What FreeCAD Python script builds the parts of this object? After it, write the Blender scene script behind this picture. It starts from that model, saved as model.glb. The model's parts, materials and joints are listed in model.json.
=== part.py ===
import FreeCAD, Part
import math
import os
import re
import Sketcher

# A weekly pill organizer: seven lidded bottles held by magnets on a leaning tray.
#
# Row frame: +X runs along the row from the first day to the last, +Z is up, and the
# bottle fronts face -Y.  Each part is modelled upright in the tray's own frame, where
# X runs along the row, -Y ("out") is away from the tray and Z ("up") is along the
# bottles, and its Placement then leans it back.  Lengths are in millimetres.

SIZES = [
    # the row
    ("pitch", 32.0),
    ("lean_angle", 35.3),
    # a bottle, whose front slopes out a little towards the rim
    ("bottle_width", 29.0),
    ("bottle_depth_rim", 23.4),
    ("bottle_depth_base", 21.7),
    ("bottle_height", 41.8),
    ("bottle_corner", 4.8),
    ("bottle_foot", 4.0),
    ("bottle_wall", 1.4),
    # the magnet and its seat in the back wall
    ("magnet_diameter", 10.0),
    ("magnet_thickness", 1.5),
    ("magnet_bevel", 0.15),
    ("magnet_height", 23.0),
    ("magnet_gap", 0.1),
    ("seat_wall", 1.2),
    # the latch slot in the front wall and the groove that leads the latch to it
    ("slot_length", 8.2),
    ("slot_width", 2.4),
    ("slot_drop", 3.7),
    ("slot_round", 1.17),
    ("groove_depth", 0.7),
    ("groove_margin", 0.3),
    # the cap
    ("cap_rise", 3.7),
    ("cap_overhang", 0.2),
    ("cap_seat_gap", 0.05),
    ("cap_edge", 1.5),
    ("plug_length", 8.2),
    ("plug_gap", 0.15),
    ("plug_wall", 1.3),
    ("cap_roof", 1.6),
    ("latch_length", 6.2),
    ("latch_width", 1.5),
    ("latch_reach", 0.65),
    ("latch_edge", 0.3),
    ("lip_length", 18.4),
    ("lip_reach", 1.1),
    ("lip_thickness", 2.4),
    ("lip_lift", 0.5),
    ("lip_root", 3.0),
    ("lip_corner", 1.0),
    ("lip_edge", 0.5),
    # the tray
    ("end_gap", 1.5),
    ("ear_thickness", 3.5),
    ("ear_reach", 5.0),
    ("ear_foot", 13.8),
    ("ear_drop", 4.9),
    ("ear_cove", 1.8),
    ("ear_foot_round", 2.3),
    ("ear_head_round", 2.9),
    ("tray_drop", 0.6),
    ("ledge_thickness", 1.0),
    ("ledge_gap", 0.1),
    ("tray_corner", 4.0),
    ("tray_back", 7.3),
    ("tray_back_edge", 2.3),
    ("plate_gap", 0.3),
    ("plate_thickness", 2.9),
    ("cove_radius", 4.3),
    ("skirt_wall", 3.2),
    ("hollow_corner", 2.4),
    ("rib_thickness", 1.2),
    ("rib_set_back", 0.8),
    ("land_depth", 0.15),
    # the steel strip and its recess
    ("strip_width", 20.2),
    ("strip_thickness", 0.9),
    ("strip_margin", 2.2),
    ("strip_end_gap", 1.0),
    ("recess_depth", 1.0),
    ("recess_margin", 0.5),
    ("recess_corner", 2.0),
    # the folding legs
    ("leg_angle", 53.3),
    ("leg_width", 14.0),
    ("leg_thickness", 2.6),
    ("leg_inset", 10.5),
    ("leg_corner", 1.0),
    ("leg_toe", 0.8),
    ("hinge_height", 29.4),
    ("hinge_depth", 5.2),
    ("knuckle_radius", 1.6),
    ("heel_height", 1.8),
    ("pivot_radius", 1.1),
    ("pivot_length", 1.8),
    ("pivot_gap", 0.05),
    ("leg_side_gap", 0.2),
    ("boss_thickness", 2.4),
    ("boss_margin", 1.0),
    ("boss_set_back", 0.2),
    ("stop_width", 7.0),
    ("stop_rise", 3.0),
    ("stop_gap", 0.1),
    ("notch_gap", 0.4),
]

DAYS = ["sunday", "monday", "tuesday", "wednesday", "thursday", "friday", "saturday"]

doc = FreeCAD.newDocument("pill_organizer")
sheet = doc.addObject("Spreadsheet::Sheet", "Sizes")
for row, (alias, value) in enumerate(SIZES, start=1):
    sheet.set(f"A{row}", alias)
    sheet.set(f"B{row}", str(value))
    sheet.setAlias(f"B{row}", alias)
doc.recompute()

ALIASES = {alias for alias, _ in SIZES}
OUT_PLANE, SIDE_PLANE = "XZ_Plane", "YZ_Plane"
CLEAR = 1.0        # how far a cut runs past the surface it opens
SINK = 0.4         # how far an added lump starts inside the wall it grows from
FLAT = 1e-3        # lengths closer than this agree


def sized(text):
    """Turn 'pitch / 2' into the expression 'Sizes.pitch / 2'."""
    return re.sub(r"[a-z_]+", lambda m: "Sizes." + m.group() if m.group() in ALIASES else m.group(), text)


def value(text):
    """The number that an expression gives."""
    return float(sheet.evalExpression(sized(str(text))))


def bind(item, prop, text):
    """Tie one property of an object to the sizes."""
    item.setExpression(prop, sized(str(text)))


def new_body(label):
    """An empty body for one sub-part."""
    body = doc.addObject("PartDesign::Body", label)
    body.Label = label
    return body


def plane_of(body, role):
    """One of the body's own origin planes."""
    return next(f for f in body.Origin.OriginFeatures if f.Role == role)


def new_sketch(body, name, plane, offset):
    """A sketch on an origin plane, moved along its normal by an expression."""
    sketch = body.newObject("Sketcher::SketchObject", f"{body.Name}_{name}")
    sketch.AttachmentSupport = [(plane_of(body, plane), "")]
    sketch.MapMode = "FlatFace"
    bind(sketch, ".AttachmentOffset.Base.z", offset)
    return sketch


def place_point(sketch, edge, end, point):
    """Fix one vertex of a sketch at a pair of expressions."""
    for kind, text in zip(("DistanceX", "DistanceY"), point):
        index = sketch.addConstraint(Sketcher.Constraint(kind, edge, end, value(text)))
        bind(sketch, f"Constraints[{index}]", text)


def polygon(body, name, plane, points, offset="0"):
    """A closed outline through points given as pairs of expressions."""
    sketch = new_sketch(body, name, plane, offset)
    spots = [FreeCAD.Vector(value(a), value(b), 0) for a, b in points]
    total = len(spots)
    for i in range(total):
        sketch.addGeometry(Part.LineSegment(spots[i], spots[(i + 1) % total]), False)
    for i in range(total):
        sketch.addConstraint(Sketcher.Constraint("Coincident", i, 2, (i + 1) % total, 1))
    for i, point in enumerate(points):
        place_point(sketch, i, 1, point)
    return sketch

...

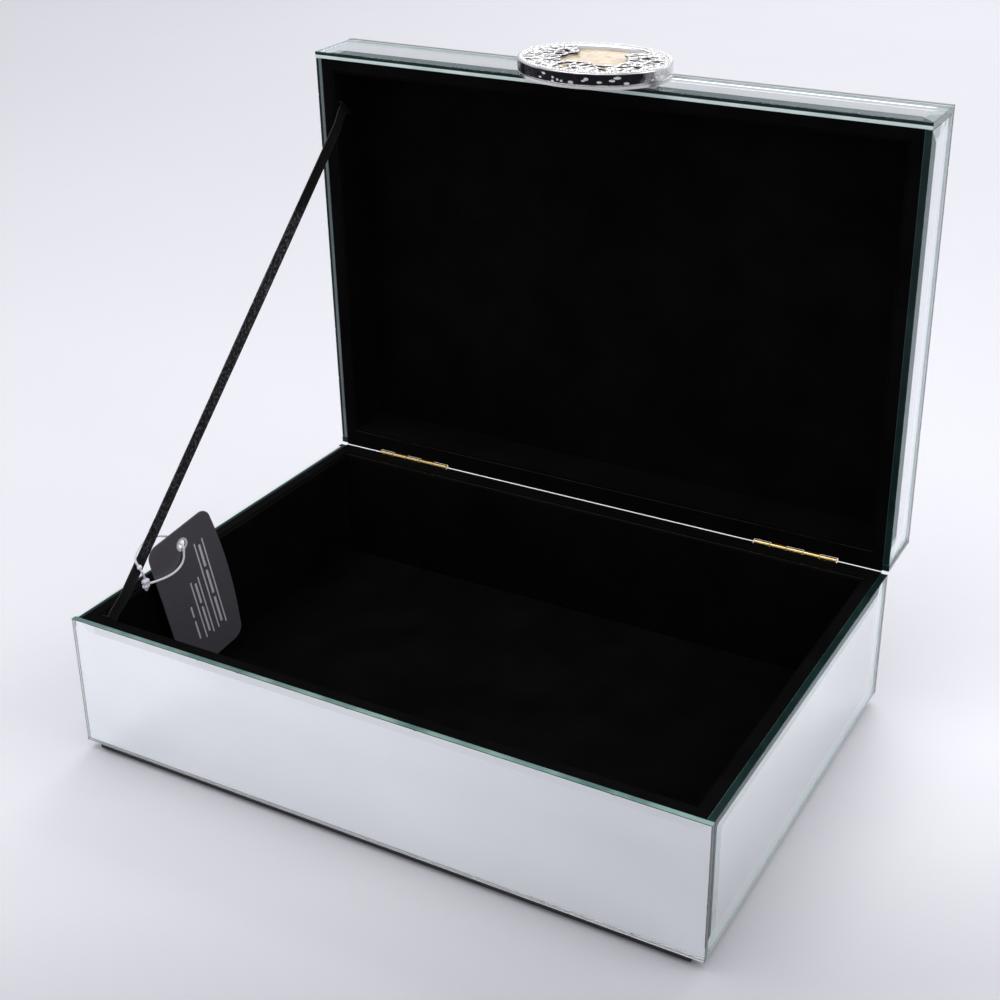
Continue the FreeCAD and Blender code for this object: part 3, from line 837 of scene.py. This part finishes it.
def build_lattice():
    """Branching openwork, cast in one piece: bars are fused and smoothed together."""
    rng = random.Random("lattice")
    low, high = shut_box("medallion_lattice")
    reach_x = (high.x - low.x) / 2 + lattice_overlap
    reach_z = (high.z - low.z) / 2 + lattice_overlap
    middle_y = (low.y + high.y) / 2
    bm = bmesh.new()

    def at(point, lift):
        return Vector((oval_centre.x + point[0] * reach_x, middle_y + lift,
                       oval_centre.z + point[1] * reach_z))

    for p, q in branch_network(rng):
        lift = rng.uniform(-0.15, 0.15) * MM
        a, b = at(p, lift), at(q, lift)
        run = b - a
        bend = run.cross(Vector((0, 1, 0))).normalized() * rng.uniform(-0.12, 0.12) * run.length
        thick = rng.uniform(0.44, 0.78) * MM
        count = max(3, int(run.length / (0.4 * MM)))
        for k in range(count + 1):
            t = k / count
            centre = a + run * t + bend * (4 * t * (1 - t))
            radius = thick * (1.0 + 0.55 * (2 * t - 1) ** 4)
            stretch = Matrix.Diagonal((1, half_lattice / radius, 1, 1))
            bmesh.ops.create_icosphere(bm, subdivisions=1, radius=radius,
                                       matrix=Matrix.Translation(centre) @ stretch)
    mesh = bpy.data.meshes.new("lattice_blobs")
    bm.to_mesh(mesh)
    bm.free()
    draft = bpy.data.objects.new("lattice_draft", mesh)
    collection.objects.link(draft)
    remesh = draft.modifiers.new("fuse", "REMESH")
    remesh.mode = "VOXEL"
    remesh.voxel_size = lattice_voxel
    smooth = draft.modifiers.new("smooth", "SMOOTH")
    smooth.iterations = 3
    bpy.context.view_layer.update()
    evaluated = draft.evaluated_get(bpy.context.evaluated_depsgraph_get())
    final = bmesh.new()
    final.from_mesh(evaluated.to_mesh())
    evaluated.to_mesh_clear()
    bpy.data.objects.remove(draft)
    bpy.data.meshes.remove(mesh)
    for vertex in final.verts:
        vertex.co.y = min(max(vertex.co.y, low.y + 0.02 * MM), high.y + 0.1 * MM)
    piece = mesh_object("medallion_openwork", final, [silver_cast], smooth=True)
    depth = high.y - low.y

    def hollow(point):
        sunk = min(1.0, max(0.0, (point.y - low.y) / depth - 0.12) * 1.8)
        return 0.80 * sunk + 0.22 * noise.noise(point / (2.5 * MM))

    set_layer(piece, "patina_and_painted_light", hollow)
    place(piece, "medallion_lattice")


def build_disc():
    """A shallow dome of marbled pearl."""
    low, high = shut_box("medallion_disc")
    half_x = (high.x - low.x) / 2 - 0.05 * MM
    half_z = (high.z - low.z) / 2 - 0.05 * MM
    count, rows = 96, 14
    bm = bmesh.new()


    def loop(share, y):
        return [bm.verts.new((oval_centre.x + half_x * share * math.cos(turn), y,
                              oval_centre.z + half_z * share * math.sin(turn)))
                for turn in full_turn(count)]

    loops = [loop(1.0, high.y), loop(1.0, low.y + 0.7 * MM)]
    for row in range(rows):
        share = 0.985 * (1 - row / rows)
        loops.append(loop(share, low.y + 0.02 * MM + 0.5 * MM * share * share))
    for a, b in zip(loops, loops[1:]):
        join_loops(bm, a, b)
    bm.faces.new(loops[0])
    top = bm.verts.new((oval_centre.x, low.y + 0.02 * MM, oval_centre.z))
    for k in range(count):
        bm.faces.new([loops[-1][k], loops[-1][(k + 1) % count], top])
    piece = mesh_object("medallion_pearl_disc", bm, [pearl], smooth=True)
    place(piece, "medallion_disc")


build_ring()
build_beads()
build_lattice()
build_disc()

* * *

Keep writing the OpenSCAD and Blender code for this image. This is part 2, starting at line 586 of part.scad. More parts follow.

(What you need to do) The lines to transcribe begin at the line with "What FreeCAD Python" and end at the line with "# bottles, and"; copy them exactly, both ends included.

(Task output)
What FreeCAD Python script builds the parts of this object? After it, write the Blender scene script behind this picture. It starts from that model, saved as model.glb. The model's parts, materials and joints are listed in model.json.
=== part.py ===
import FreeCAD, Part
import math
import os
import re
import Sketcher

# A weekly pill organizer: seven lidded bottles held by magnets on a leaning tray.
#
# Row frame: +X runs along the row from the first day to the last, +Z is up, and the
# bottle fronts face -Y.  Each part is modelled upright in the tray's own frame, where
# X runs along the row, -Y ("out") is away from the tray and Z ("up") is along the
# bottles, and its Placement then leans it back.  Lengths are in millimetres.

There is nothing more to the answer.